Westin is a newsman noted for his firmness. He has put his own solid stamp on many ABC news programs, although he is no longer involved in ABC's "World News Tonight," which topped CBS' Rather news a couple of weeks ago but fell back into second place last week. Why does Westin believe the ABC evening news program is doing so well -- being consistently in second place when a few years ago it placed a poor third?

"It is more lively, in more places, than the opposition, and is often perceived as covering the news better. Anchor man Frank Reynolds may even be more of an avuncular substitute for Cronkite than anybody else."

Why does Westin, who supervises "20/20" and is also involved in developing a new Sunday morning news show for ABC, believe that "20/20" is doing well after its disastrous start (in which he played no part)?

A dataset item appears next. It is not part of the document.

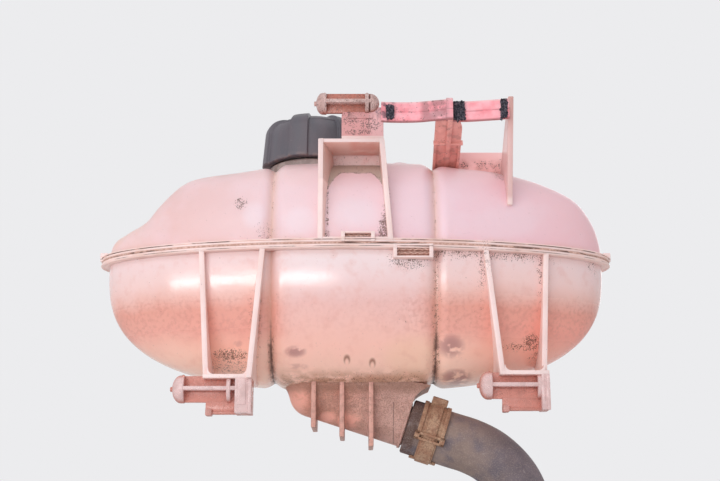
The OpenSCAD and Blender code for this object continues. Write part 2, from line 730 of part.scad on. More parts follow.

"Our formula is to assume zero interest and zero knowledge on the part of our viewers on any story. Hugh Downs's role is very specific -- he brings the viewer from zero interest and knowledge to a plateau from which our correspondents take over and the pieces take off.

"Within every piece there is a shorthand history section so the viewer knows how we got to where we are. And there are other voices -- critical comments by people involved in the same sort of schemes. In addition we have new features like the 'Letter From . . .' feature in the Janet Flanner style."

Does Westin believe that the success of both "60 Minutes" and "20/20" means that viewers are in for a wave of "reality" programming?

"Reality programming has always had intrinsic strength. But anything on TV requires good presentation, whether it is fiction or nonfiction. If the presentation of reality shows is effective, people will definitely watch them more and more."

Will there be more full-hour editions of "20/20" in the future?

"Certainly. Within the magazine format it is perfectly legitimate to have a special edition."

But one last try: Doesn't he agree that a broadcaster has a responsibility not to air a show that might inflame disturbed people to emulate illegal or immoral actions?

Mr. Westin agrees, but says, "I think it is a good thing for the American public to know that government leaders have at least been sensitized to this sort of thing. It is somehow reassuring."

Maybe. But one of the first things I would if Im were president would be to discourage television shows from making entertainments out of s erious terrorist threats.